Perhaps you can use a different transport protocol, e.g. rsync

Saturday, July 28, 2012 - 05:43

I have calmed down now, and I'm sorry if I was a bit blunt earlier.

I was using some assets that are under a strict GPLv2 license (i.e. without the "or at your option, any later version" clause) -- namely some sounds from OpenArena.  I checked and double checked the rules to make sure that these would be OK.

It's well established that the strict GPLv2 is not compatible with the GPLv3.  Presumably that applies to artwork (or sounds) too, although using GPL licenses for artwork is not 100% appropriate -- GPL was designed for source code.  But I digress.....

I don't know if the strict GPLv2 is compatible with CC-BY-SA 3.0 -- I'm guessing not, and I just checked the link in the license to the list of compatible licenses and there are none.

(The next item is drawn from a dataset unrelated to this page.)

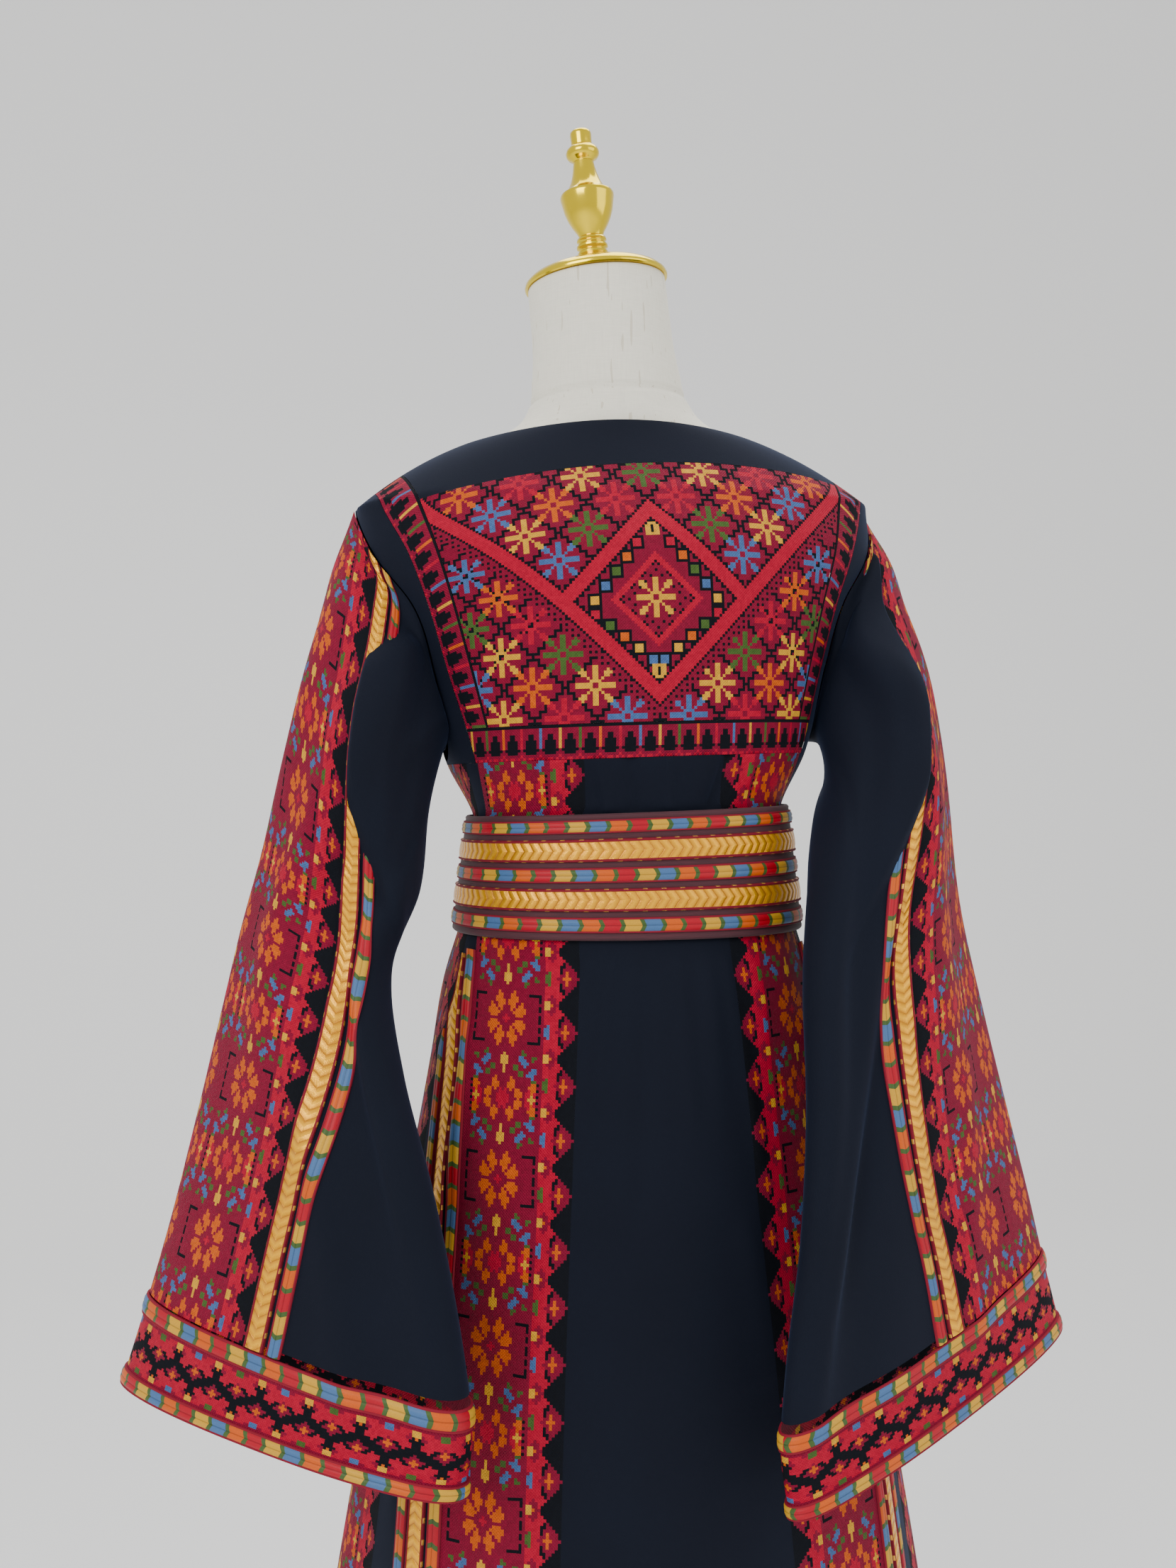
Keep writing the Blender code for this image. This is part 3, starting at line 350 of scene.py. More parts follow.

Anyway, I still hope the competition organizers will clarify this (and perhaps admit that the original rules were not quite up to scratch).  I no longer want to enter the competition, but wish good luck to everyone who does.

Thursday, July 26, 2012 - 22:40

Your caves look a lot better than my dungeons, which didn't turn out very well.  Having wide passageways between rooms makes for better gameplay.

Thursday, July 26, 2012 - 02:49

A question about COPYING.txt :

The contest rules allows using resources which are under free-as-in-freedom license but which might not be strictly compatible with the GPLv3 and/or CCBYSA3.  For example, I am using some sounds which are under the pure GPLv2 (no "later" clause).  I presume I merely need an additional section in COPYING.txt to cover these resources?